■ Task to carry out: Please reproduce every record, keeping each one exactly as written.

■ Data provided:
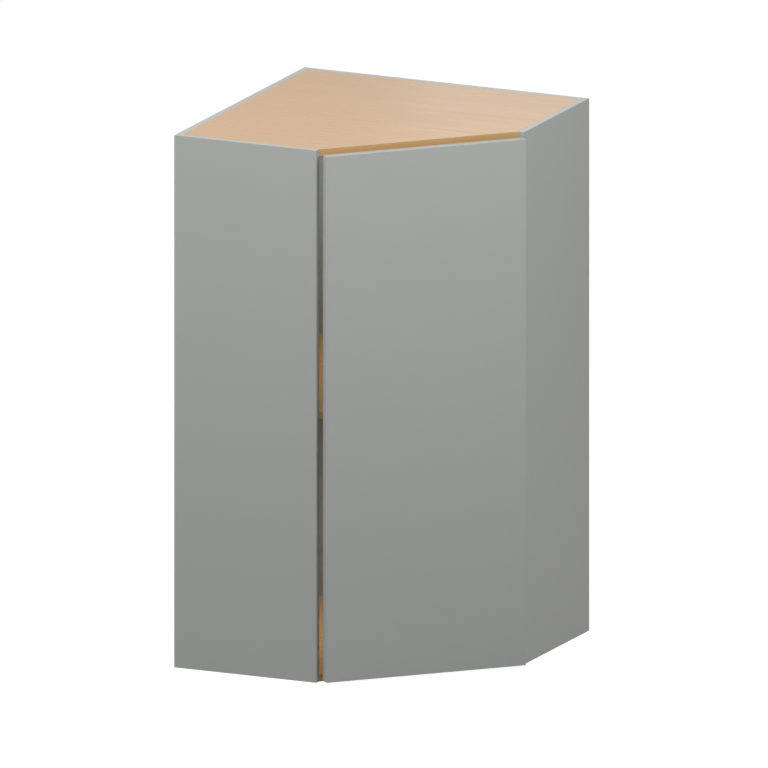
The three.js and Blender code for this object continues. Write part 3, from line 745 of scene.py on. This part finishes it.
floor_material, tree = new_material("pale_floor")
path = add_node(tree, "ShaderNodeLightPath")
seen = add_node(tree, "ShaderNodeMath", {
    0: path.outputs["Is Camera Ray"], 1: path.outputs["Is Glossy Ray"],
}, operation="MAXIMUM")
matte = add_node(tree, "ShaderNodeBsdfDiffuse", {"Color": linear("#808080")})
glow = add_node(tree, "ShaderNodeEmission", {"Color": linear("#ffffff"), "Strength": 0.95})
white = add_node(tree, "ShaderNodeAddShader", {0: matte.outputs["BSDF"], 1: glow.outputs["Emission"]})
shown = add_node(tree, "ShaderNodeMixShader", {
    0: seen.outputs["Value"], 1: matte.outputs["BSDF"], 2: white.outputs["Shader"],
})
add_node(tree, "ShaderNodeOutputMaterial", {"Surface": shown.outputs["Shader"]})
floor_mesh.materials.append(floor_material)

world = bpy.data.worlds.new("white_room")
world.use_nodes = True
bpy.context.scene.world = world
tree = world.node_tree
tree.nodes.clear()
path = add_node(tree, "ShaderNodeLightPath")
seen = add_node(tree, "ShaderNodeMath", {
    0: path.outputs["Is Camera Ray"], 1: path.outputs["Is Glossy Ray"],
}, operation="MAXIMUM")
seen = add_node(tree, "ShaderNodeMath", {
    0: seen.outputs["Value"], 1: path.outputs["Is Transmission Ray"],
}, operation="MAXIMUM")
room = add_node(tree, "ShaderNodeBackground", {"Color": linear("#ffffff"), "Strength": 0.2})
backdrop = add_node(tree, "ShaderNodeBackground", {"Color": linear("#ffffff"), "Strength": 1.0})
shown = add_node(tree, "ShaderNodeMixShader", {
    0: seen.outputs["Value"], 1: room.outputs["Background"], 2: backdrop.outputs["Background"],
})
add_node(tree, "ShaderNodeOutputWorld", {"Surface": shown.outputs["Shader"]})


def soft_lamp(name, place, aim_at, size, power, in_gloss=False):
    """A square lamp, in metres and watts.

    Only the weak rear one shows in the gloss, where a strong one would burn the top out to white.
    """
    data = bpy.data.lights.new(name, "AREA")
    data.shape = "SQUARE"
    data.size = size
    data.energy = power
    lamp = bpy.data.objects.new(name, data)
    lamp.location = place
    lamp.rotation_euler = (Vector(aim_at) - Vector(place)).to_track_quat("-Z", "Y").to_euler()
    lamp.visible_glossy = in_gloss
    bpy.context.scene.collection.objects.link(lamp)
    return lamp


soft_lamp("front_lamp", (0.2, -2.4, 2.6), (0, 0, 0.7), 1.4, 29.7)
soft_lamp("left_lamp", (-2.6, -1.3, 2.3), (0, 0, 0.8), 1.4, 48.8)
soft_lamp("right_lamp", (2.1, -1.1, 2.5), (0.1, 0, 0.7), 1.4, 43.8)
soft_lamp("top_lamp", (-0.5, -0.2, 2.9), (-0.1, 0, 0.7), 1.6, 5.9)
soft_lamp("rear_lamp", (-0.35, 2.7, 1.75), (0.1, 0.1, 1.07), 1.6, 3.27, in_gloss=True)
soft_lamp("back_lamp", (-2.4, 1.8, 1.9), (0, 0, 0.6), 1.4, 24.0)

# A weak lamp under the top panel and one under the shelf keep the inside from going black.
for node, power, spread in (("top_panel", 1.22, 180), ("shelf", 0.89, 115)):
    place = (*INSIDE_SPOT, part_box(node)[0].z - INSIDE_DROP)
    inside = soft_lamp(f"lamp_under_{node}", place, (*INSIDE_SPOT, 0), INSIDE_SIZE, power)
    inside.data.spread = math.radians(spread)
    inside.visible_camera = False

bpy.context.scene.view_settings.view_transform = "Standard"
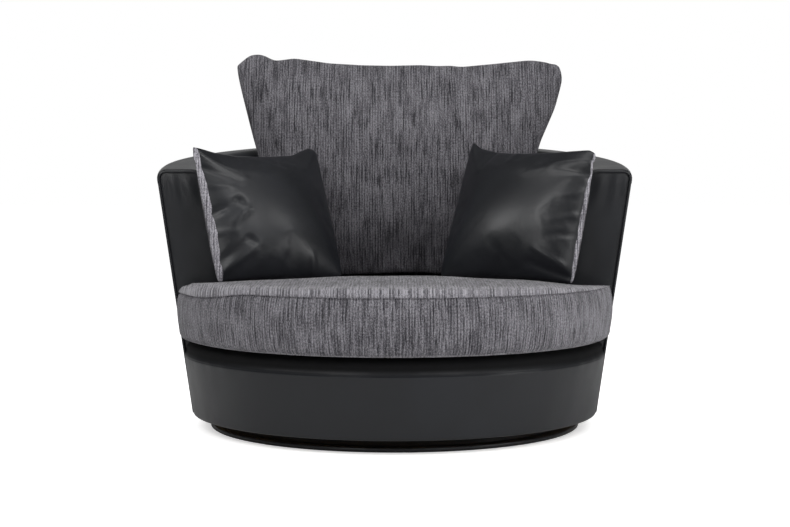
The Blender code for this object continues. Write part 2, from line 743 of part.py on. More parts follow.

■ Correct output:
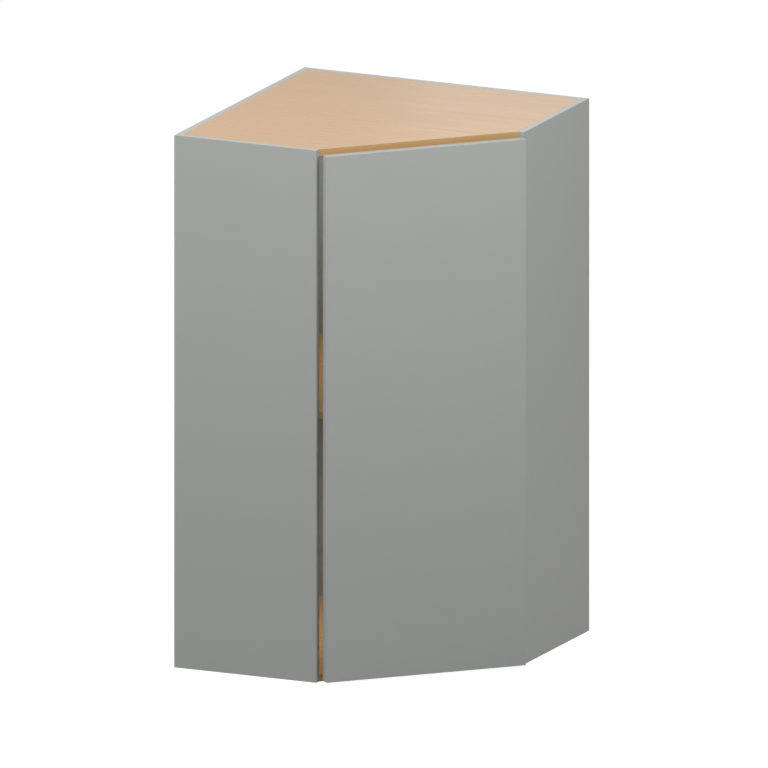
The three.js and Blender code for this object continues. Write part 3, from line 745 of scene.py on. This part finishes it.
floor_material, tree = new_material("pale_floor")
path = add_node(tree, "ShaderNodeLightPath")
seen = add_node(tree, "ShaderNodeMath", {
    0: path.outputs["Is Camera Ray"], 1: path.outputs["Is Glossy Ray"],
}, operation="MAXIMUM")
matte = add_node(tree, "ShaderNodeBsdfDiffuse", {"Color": linear("#808080")})
glow = add_node(tree, "ShaderNodeEmission", {"Color": linear("#ffffff"), "Strength": 0.95})
white = add_node(tree, "ShaderNodeAddShader", {0: matte.outputs["BSDF"], 1: glow.outputs["Emission"]})
shown = add_node(tree, "ShaderNodeMixShader", {
    0: seen.outputs["Value"], 1: matte.outputs["BSDF"], 2: white.outputs["Shader"],
})
add_node(tree, "ShaderNodeOutputMaterial", {"Surface": shown.outputs["Shader"]})
floor_mesh.materials.append(floor_material)

world = bpy.data.worlds.new("white_room")
world.use_nodes = True
bpy.context.scene.world = world
tree = world.node_tree
tree.nodes.clear()
path = add_node(tree, "ShaderNodeLightPath")
seen = add_node(tree, "ShaderNodeMath", {
    0: path.outputs["Is Camera Ray"], 1: path.outputs["Is Glossy Ray"],
}, operation="MAXIMUM")
seen = add_node(tree, "ShaderNodeMath", {
    0: seen.outputs["Value"], 1: path.outputs["Is Transmission Ray"],
}, operation="MAXIMUM")
room = add_node(tree, "ShaderNodeBackground", {"Color": linear("#ffffff"), "Strength": 0.2})
backdrop = add_node(tree, "ShaderNodeBackground", {"Color": linear("#ffffff"), "Strength": 1.0})
shown = add_node(tree, "ShaderNodeMixShader", {
    0: seen.outputs["Value"], 1: room.outputs["Background"], 2: backdrop.outputs["Background"],
})
add_node(tree, "ShaderNodeOutputWorld", {"Surface": shown.outputs["Shader"]})


def soft_lamp(name, place, aim_at, size, power, in_gloss=False):
    """A square lamp, in metres and watts.

    Only the weak rear one shows in the gloss, where a strong one would burn the top out to white.
    """
    data = bpy.data.lights.new(name, "AREA")
    data.shape = "SQUARE"
    data.size = size
    data.energy = power
    lamp = bpy.data.objects.new(name, data)
    lamp.location = place
    lamp.rotation_euler = (Vector(aim_at) - Vector(place)).to_track_quat("-Z", "Y").to_euler()
    lamp.visible_glossy = in_gloss
    bpy.context.scene.collection.objects.link(lamp)
    return lamp


soft_lamp("front_lamp", (0.2, -2.4, 2.6), (0, 0, 0.7), 1.4, 29.7)
soft_lamp("left_lamp", (-2.6, -1.3, 2.3), (0, 0, 0.8), 1.4, 48.8)
soft_lamp("right_lamp", (2.1, -1.1, 2.5), (0.1, 0, 0.7), 1.4, 43.8)
soft_lamp("top_lamp", (-0.5, -0.2, 2.9), (-0.1, 0, 0.7), 1.6, 5.9)
soft_lamp("rear_lamp", (-0.35, 2.7, 1.75), (0.1, 0.1, 1.07), 1.6, 3.27, in_gloss=True)
soft_lamp("back_lamp", (-2.4, 1.8, 1.9), (0, 0, 0.6), 1.4, 24.0)

# A weak lamp under the top panel and one under the shelf keep the inside from going black.
for node, power, spread in (("top_panel", 1.22, 180), ("shelf", 0.89, 115)):
    place = (*INSIDE_SPOT, part_box(node)[0].z - INSIDE_DROP)
    inside = soft_lamp(f"lamp_under_{node}", place, (*INSIDE_SPOT, 0), INSIDE_SIZE, power)
    inside.data.spread = math.radians(spread)
    inside.visible_camera = False

bpy.context.scene.view_settings.view_transform = "Standard"
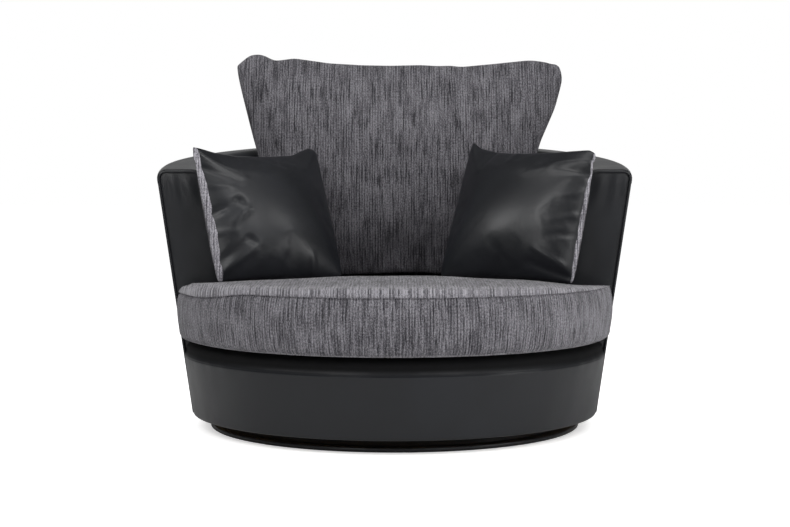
The Blender code for this object continues. Write part 2, from line 743 of part.py on. More parts follow.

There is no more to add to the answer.